The biggest one, naturally, is “who’s behind this thing?” In Baton Rouge, almost nothing is done without the support of one of the big names in town – whether that means a political figure, or some big political donor. That’s a long tradition in this town; you’ve got to get somebody who’s a big player on the scene to back your effort, whatever that might be, or else it isn’t going anywhere.
But that seems to be changing a bit.

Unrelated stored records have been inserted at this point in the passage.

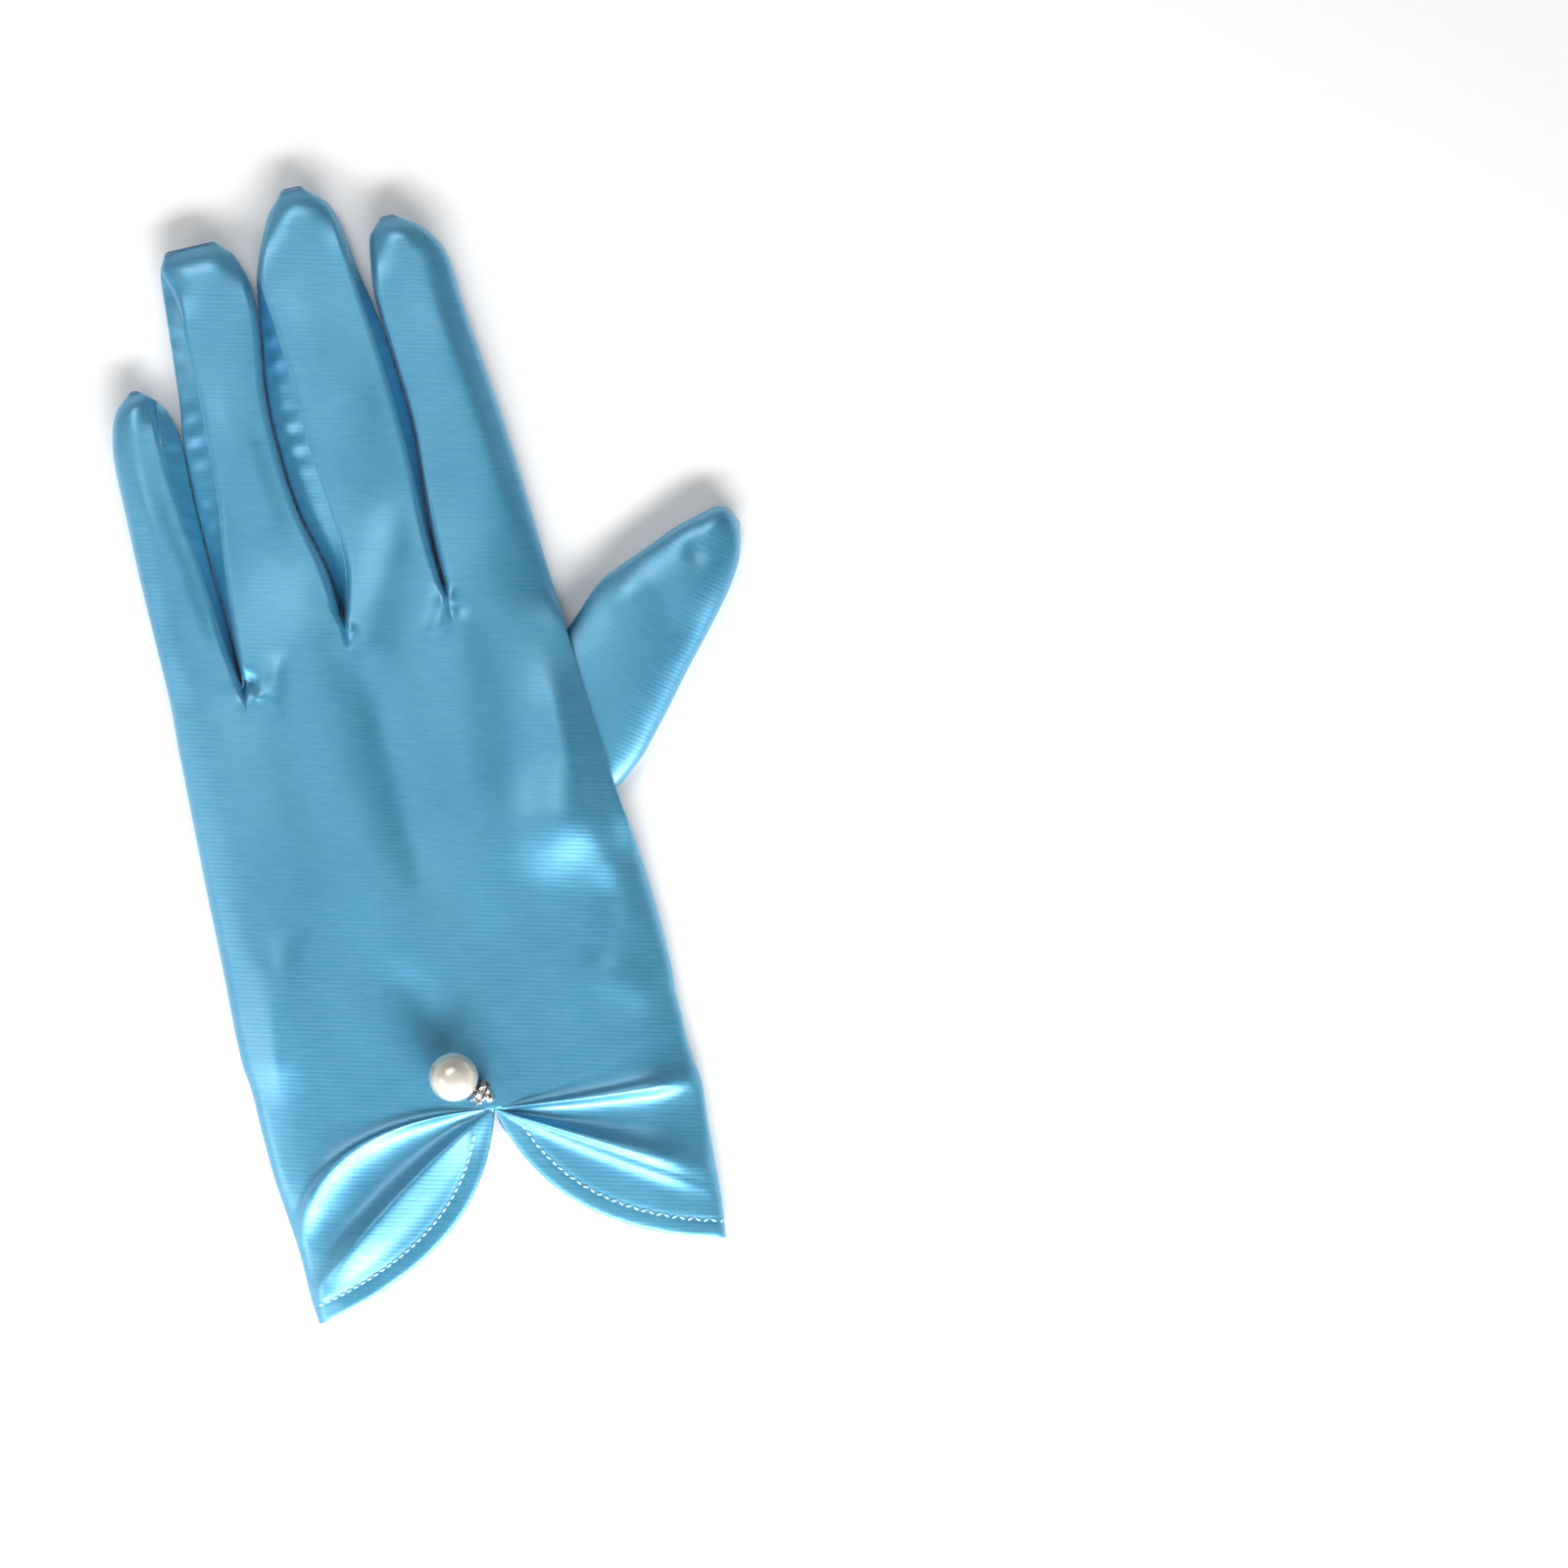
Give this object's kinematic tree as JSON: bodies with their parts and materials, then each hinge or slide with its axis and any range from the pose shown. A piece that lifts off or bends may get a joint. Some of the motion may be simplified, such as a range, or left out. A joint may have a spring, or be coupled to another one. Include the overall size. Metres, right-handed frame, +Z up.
{
  "type": "wrist length dress glove",
  "caption": "Left-hand wrist-length dress glove in blue stretch satin, lying flat on its palm, with a split gathered cuff and a pearl ornament.",
  "frame": {"origin": "on the palm's resting face, in the middle of the hand", "axes": "+Y towards the fingertips, +X towards the thumb, +Z up from the palm to the back of the hand"},
  "size_m": [0.124, 0.2285, 0.018],
  "materials": {
    "satin": "stretch satin with a soft sheen",
    "pearl": "pearl lustre",
    "silver": "bright silver plate",
    "crystal": "clear cut crystal",
    "thread": "shiny sewing thread"
  },
  "bodies": {
    "root": {"back_panel": "satin", "palm_panel": "satin", "fourchette_little_ring": "satin", "fourchette_ring_middle": "satin", "fourchette_middle_index": "satin", "thumb": "satin", "pearl": "pearl", "crystal_rondelle": "silver", "pin_ball": "silver"}
  },
  "joints": []
}
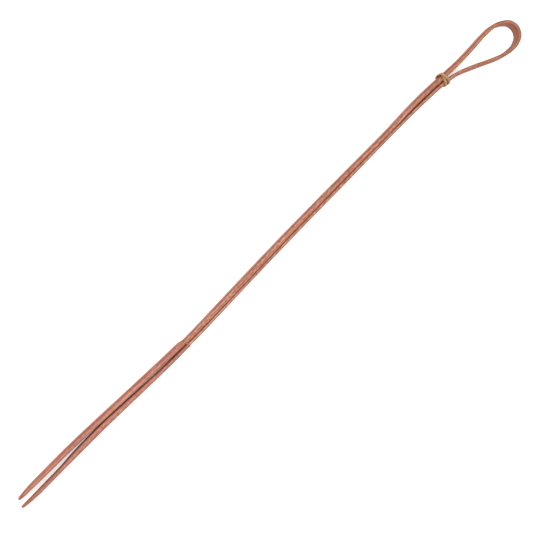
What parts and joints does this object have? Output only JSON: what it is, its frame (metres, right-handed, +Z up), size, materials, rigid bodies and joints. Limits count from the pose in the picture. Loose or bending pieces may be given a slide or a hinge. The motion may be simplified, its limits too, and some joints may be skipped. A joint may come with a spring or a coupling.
{
  "type": "marshmallow roasting fork",
  "caption": "Long wooden roasting fork made of a strip bent round into a teardrop handle loop, lashed at the throat, with springy pointed tines spliced to its legs.",
  "frame": {"origin": "middle of the base of the whole fork, on the surface that it lies on", "axes": "+X along the shaft towards the handle loop, +Y across the shaft towards the upper leg, +Z up from the surface that it lies on"},
  "size_m": [0.9102, 0.0396, 0.0143],
  "materials": {
    "strip_wood": "satin, oiled reddish brown",
    "tine_wood": "satin, scraped smooth, a little pinker than the handle",
    "lace_leather": "dry tan lace",
    "thread": "matt waxed thread"
  },
  "bodies": {
    "handle": {"handle_strip": "strip_wood", "throat_lace": "lace_leather", "splice_thread": "thread"},
    "upper_tine": {"upper_tine": "tine_wood"},
    "lower_tine": {"lower_tine": "tine_wood"}
  },
  "joints": [
    {"name": "upper_tine_flex", "type": "hinge", "parent": "handle", "child": "upper_tine", "pos_m": [-0.15897, 0.00571, 0.00525], "axis": [0, 0, -1], "range_deg": [0, 2.5], "stiffness_Nm_per_rad": 18},
    {"name": "lower_tine_flex", "type": "hinge", "parent": "handle", "child": "lower_tine", "pos_m": [-0.15897, 0.00061, 0.00525], "axis": [0, 0, 1], "range_deg": [0, 2.5], "stiffness_Nm_per_rad": 9}
  ]
}
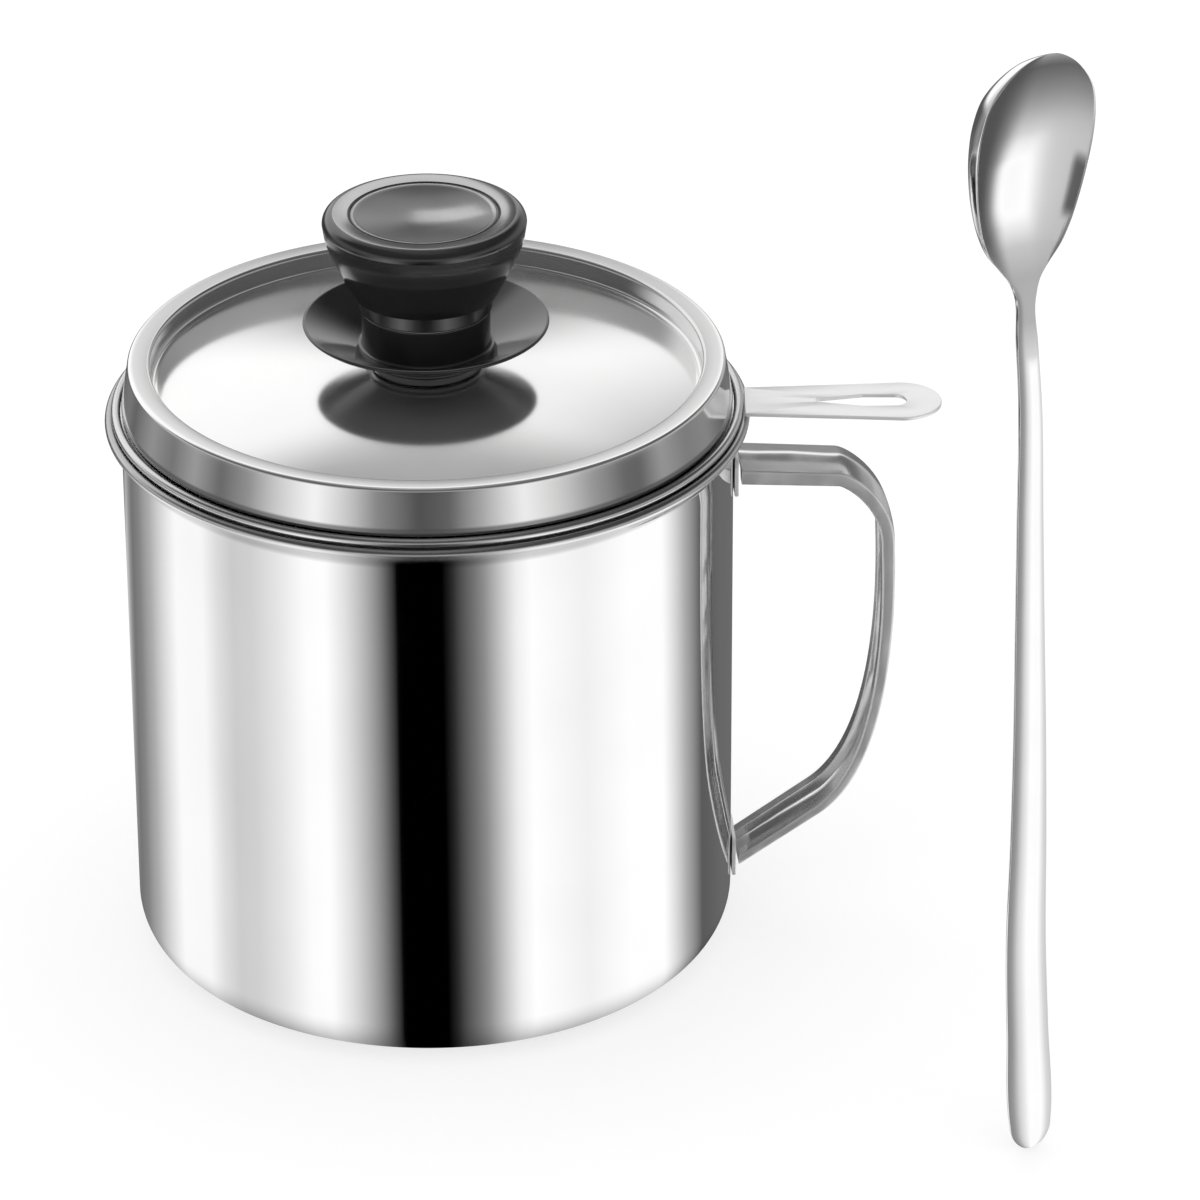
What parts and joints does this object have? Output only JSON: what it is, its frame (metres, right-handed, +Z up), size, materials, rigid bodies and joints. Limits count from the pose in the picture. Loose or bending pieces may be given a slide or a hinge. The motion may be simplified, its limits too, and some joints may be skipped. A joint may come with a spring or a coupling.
{
  "type": "bacon grease container",
  "caption": "Mirror-polished steel grease keeper: round pot with a strip handle, lift-out strainer with a slotted tab, dished lid with a black guarded knob, and a long-handled spoon.",
  "frame": {"origin": "centre of the pot's flat underside, on the surface that it stands on", "axes": "+Z up along the pot's axis, +X out through the handle, the spoon stands in the +X, -Y quarter"},
  "size_m": [0.195, 0.1771, 0.2428],
  "materials": {
    "polished_steel": "mirror-polished stainless steel",
    "satin_steel": "satin stainless steel",
    "wire_steel": "fine steel net",
    "black_phenolic": "glossy moulded black",
    "black_cap": "glossy dark grey inset",
    "insert_brass": "machined"
  },
  "bodies": {
    "pot": {"pot_body": "polished_steel", "handle_strip": "polished_steel", "handle_plate_upper": "satin_steel", "handle_plate_lower": "satin_steel"},
    "strainer": {"strainer_cup": "polished_steel", "strainer_net": "wire_steel", "net_ring": "satin_steel", "strainer_tab": "polished_steel"},
    "lid": {"lid_shell": "polished_steel", "knob_seat_ring": "black_phenolic", "knob_guard": "black_phenolic", "knob_grip": "black_phenolic", "knob_cap": "black_cap", "knob_insert": "insert_brass", "knob_screw": "satin_steel", "knob_washer": "satin_steel"},
    "spoon": {"spoon": "polished_steel"}
  },
  "joints": [
    {"name": "strainer_lift", "type": "slide", "parent": "pot", "child": "strainer", "axis": [0, 0, 1], "range_m": [0, 0.06]},
    {"name": "lid_lift", "type": "slide", "parent": "strainer", "child": "lid", "axis": [0, 0, 1], "range_m": [0, 0.05]},
    {"name": "spoon_lift", "type": "slide", "parent": "pot", "child": "spoon", "axis": [0, 0, 1], "range_m": [0, 0.06]}
  ]
}
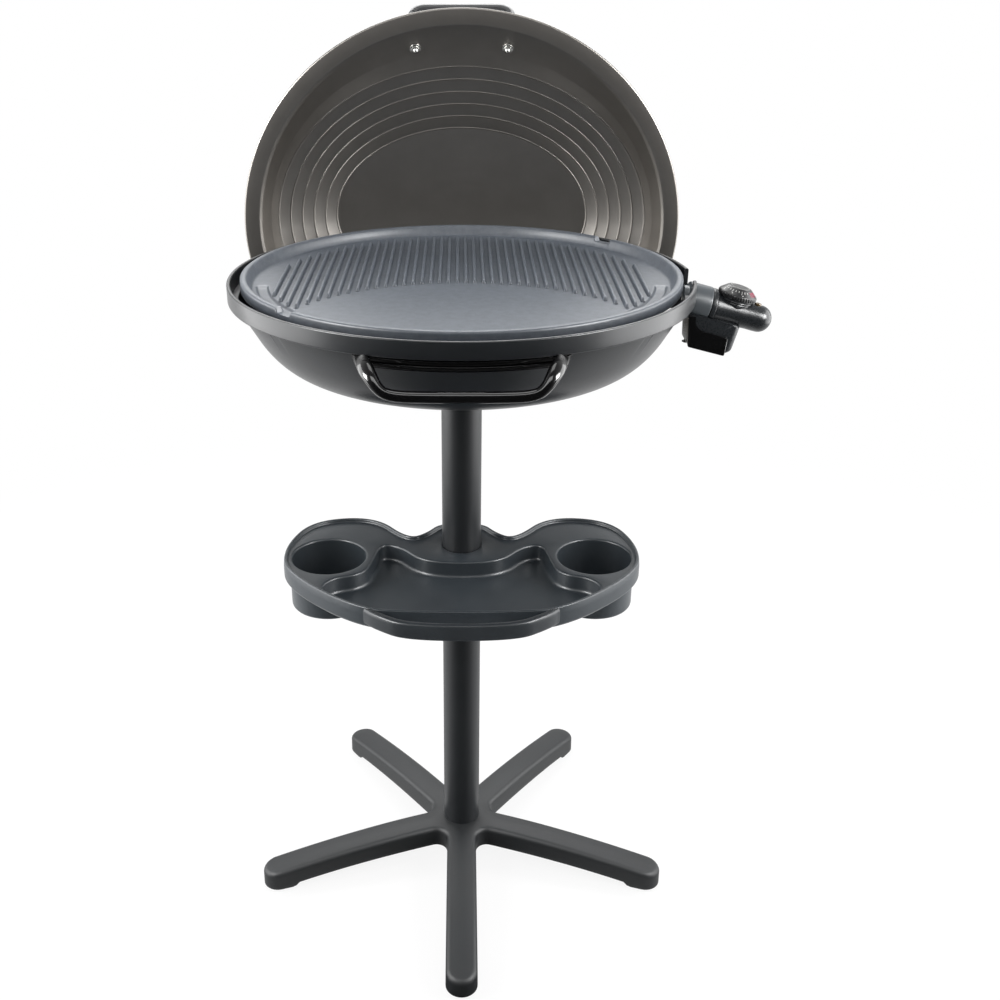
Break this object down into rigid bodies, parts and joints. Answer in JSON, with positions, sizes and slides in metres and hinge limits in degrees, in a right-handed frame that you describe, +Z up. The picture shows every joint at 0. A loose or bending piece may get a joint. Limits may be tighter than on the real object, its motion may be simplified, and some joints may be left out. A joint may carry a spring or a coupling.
{
  "type": "electric indoor grill with lid",
  "caption": "Free-standing electric grill: oval bowl and ribbed plate on a column with star foot and cup shelf, plug-in controller and upright lid.",
  "frame": {"origin": "on the floor, on the axis of the column", "axes": "+Z up along the column, +X towards the controller, +Y from the user towards the lid"},
  "size_m": [0.5993, 0.5852, 1.0138],
  "materials": {
    "foot_plastic": "moulded, fine grain",
    "tube_paint": "satin powder coat",
    "shelf_plastic": "moulded, fine grain",
    "rubber": "matt",
    "plated_steel": "zinc plated",
    "bowl_paint": "satin anthracite paint",
    "reflector_sheet": "bright sheet",
    "black_plastic": "heat resistant, satin",
    "cast_nonstick": "cast, dark non-stick coat",
    "element_steel": "oxidised tube",
    "ceramic": "glazed steatite",
    "lid_enamel": "satin bronze-grey metallic paint",
    "gloss_black": "glossy",
    "controller_plastic": "moulded, fine grain",
    "dial_print": "white ring",
    "lamp_amber": "clear amber",
    "tray_steel": "drawn sheet"
  },
  "bodies": {
    "stand": {"base_star": "foot_plastic", "foot_pads": "rubber", "lower_tube": "tube_paint", "upper_tube": "tube_paint", "tube_coupler": "plated_steel", "tube_plug": "plated_steel", "base_bolt": "plated_steel", "base_washer": "plated_steel", "shelf": "shelf_plastic", "shelf_rail": "shelf_plastic", "shelf_screws": "plated_steel", "rail_screws": "plated_steel"},
    "head": {"bowl_shell": "bowl_paint", "column_socket": "black_plastic", "socket_screws": "plated_steel", "heat_reflector": "reflector_sheet", "plate_supports": "black_plastic", "tray_runners": "plated_steel", "lid_rest": "tube_paint", "lid_rest_screws": "plated_steel"},
    "plate": {"grill_plate": "cast_nonstick", "heating_element": "element_steel", "element_clips": "plated_steel", "terminal_block": "black_plastic", "contact_pins": "plated_steel", "socket_shroud": "black_plastic"},
    "tray": {"drip_tray": "tray_steel", "tray_handle": "gloss_black", "tray_rivets": "plated_steel"},
    "lid": {"lid_shell": "lid_enamel", "lid_handle": "black_plastic", "lid_screws": "plated_steel", "lid_washers": "black_plastic"},
    "controller": {"controller_upper": "controller_plastic", "controller_lower": "controller_plastic", "box_cover": "gloss_black", "plug_collar": "controller_plastic", "probe_rod": "plated_steel", "contact_sleeves": "ceramic", "thermostat_switch": "ceramic", "indicator_lamp": "lamp_amber", "cord_gland": "black_plastic", "housing_screws": "plated_steel"},
    "knob": {"knob": "black_plastic", "knob_dial": "dial_print", "switch_shaft": "plated_steel"}
  },
  "joints": [
    {"name": "head_lift", "type": "slide", "parent": "stand", "child": "head", "axis": [0, 0, 1], "range_m": [0, 0.06]},
    {"name": "plate_lift", "type": "slide", "parent": "head", "child": "plate", "axis": [0, 0, 1], "range_m": [0, 0.08]},
    {"name": "tray_slide", "type": "slide", "parent": "head", "child": "tray", "axis": [0, -1, 0], "range_m": [0, 0.11]},
    {"name": "lid_lift", "type": "slide", "parent": "head", "child": "lid", "axis": [0, 0, 1], "range_m": [0, 0.2]},
    {"name": "controller_plug", "type": "slide", "parent": "plate", "child": "controller", "axis": [0.9659, 0, -0.2588], "range_m": [0, 0.06]},
    {"name": "knob_turn", "type": "hinge", "parent": "controller", "child": "knob", "pos_m": [0.28808, 0, 0.72401], "axis": [0.2588, 0, 0.9659], "range_deg": [0, 270]}
  ]
}
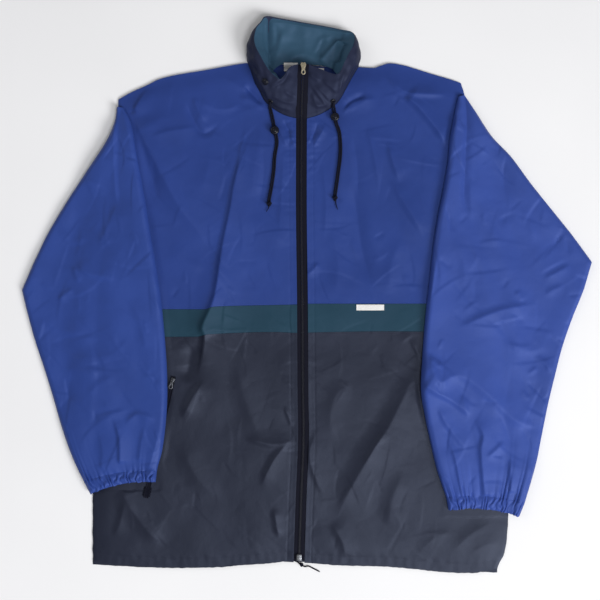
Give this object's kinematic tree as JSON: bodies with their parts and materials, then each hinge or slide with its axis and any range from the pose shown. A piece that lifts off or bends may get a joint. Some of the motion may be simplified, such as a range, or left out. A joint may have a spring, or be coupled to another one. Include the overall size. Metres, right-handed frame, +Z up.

The best example of grassroots civic activism defeating the moneyed elite was the major failure of mayor Kip Holden’s Christmas-wish of public boondoggle projects in a bond-issue referendum back in 2009, in which the Baton Rouge Tea Party was outspent by a margin of $500,000 to $5,000 by the high-dollar crowd and the Baton Rouge Advocate backed the bond, and yet the little guys won a 65-35 victory.
Since then, the fires of civic activism in Baton Rouge have dimmed a bit, and the big boys at the Baton Rouge Area Chamber and the Baton Rouge Area Foundation have mostly gotten what they wanted without an enormous amount of opposition – the effect of which on public perception being the return of the old perception that if some of the big boys aren’t with you on a particular project you want to accomplish, you’re not getting anywhere.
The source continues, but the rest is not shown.